The most effective approach combines classical cybersecurity with AI expertise. Rather than investing in guardrails that create false confidence, organizations should focus on proper permissioning and containment. The CAMEL framework from Google represents a promising approach—it analyzes what permissions an AI system actually needs for a specific task and restricts capabilities accordingly. For example, if a user only asks for a summary of emails, the system would receive read-only permissions, preventing it from sending emails even if tricked.

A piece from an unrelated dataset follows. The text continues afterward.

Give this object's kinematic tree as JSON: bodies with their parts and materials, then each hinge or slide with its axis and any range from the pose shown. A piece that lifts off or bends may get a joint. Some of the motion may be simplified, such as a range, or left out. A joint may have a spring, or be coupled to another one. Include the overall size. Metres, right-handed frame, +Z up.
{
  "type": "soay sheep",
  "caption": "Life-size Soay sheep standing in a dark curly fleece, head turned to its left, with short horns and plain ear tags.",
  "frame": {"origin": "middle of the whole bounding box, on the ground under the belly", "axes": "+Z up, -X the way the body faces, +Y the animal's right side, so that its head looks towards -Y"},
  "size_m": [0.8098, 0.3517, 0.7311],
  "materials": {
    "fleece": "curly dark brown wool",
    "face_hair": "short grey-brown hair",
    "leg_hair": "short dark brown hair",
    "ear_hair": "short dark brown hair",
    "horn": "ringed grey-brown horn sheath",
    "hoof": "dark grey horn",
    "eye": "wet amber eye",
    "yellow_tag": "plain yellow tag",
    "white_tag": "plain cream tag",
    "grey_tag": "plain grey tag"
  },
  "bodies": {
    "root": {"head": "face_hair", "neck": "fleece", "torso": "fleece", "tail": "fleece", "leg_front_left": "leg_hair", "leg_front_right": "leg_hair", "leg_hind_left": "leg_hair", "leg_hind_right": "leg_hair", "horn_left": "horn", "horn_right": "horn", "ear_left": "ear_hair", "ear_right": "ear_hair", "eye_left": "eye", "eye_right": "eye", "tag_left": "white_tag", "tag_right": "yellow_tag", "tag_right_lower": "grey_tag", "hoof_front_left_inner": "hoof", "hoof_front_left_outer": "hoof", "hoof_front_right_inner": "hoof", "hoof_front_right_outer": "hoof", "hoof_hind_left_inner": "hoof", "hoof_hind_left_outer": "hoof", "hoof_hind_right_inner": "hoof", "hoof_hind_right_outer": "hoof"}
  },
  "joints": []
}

For leaders implementing AI systems, the implications are clear: first, assess whether your AI system can actually cause damage. Simple chatbots that can't take actions present minimal risk beyond reputational harm. Second, ensure proper permissioning—any data an AI has access to can be leaked, and any actions it can take can be triggered by attackers. Third, consider implementing frameworks like CAMEL that limit permissions based on the specific task. Finally, place an AI security researcher on your team who understands both AI capabilities and security principles—this intersection is where the most valuable protection will come from.

The most dangerous misconception is believing that because you've implemented guardrails, your system is secure. This false confidence may lead to deploying systems with dangerous capabilities before proper security measures are in place. As AI systems become more powerful and widespread, the security challenges will only increase, requiring a fundamental rethinking of how we approach AI safety.